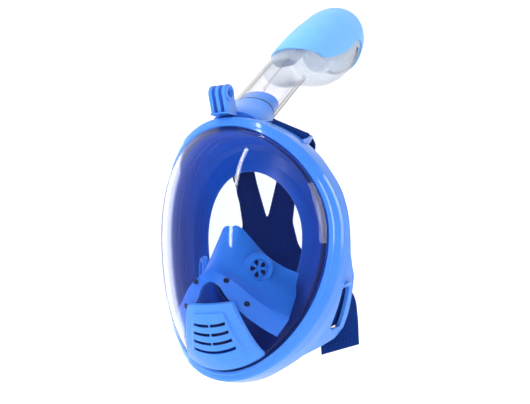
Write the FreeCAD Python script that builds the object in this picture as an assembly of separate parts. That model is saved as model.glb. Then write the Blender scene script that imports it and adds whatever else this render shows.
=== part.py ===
import FreeCAD, Part
import math
import os

# Full face snorkel mask with a dry-top snorkel, in millimetres.
# +X is the wearer's left, +Y points back to the wearer, +Z is up.
# The mask is drawn with Y = 0 at the front of the rim on the centre plane, and each
# piece is moved forward when it is saved, so that the origin is the middle of the
# face seal.

V = FreeCAD.Vector
os.makedirs("parts", exist_ok=True)

# --- driving dimensions -------------------------------------------------------
SEAL_Y = 62.0            # middle of the face seal, behind the front of the rim
WRAP_R = 115.0           # the rim wraps round the face on this radius

EGG_Z = 12.0             # height of the widest line of the egg-shaped lens opening
EGG_HALF_WIDTH = 80.7
EGG_UP = 90.7
EGG_DOWN = 114.4
EGG_POINTS = 56          # points on one interpolated egg curve

DOME_HEIGHT = 31.0       # how far the lens stands in front of the rim
DOME_POWER = 2.2
DOME_ROUNDNESS = 0.62
LENS_THICKNESS = 2.4
GAP = 0.15               # assembly gap between neighbouring pieces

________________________

■ **Requirements**
Locate the lines above that contain "parts" and copy them.

■ **Expected answer**
Write the FreeCAD Python script that builds the object in this picture as an assembly of separate parts. That model is saved as model.glb. Then write the Blender scene script that imports it and adds whatever else this render shows.
os.makedirs("parts", exist_ok=True)